Advocates for progressive criminal justice reform say New York’s law is the most likely in the country to produce positive transformative outcomes. Vera cites five distinctions that set it apart:

  1. Mandatory appearance tickets. For most misdemeanors and low-level felonies, police officers will be required to issue mandatory appearance tickets (essentially a court summons) at the time of arrest, which should limit the amount of time people spend in custody.
  2. Mandatory release on a wide swath of offenses. Most other bail reform statutes in the US leave some discretionary wiggle room to determine whether or not a person is released. New York’s law mandates release for the majority of offenses.
  3. Parsimony in the conditions imposed on release. The new law has “provisions to ensure judges set the least restrictive conditions that will reasonably assure a person’s appearance in court and do not require people to pay for those conditions.”
  4. Discrete role of risk assessment instruments. The new law limits the applicability of so-called “risk assessment instruments,” which critics say reflect racial and class biases.
  5. Mandate for ability to pay and more affordable forms of bail.
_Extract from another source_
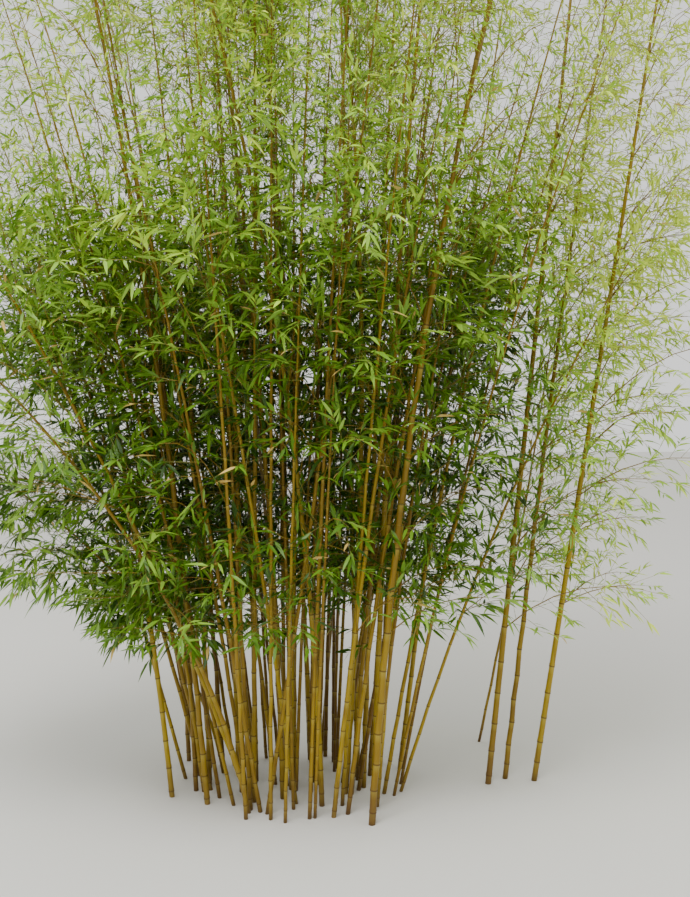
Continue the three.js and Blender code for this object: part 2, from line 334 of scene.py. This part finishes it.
def new_piece(name, corners, triangles, masks, material, slot, replaced):
    """A mesh object from arrays, shaded smooth, that rides on the plant's one body."""
    mesh = bpy.data.meshes.new(name)
    mesh.vertices.add(len(corners))
    mesh.vertices.foreach_set("co", corners.astype(np.float32).ravel())
    mesh.loops.add(triangles.size)
    mesh.loops.foreach_set("vertex_index", triangles.astype(np.int32).ravel())
    mesh.polygons.add(len(triangles))
    mesh.polygons.foreach_set("loop_start", np.arange(0, triangles.size, 3, dtype=np.int32))
    mesh.polygons.foreach_set("use_smooth", np.ones(len(triangles), bool))
    mesh.update(calc_edges=True)
    for mask, values in masks.items():
        layer = mesh.attributes.new(mask, "FLOAT", "POINT")
        layer.data.foreach_set("value", values.astype(np.float32))
    mesh.materials.append(material)
    piece = bpy.data.objects.new(name, mesh)
    bpy.context.scene.collection.objects.link(piece)
    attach(piece, "root")
    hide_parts(*replaced)


def paint(red, green, blue):
    """A colour given as a screen shows it, 0 to 255, turned into linear light."""
    value = np.array([red, green, blue]) / 255
    linear = np.where(value <= 0.04045, value / 12.92, ((value + 0.055) / 1.055) ** 2.4)
    return (*[float(x) for x in linear], 1.0)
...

I wrote above that judges have routinely set only the two most onerous forms of bail, of the nine options available. The new law requires judges to consider a person’s “ability to post bail without posing undue hardship, as well as his or her ability to obtain a secured, unsecured, or partially secured bond.” It also requires judges, when setting bail, to offer at least three or more forms, one of which must be an unsecured or partially secured bond.

New York’s bail reforms are the capstone to a movement that has crystallized and found new moral authority over the past few years. As Senate majority leader Andrea Stewart-Cousins said during negotiations earlier this year, lawmakers want to make sure that they are not “criminalizing poverty, and that there would never, ever, ever be another instance of a Kalief Browder.”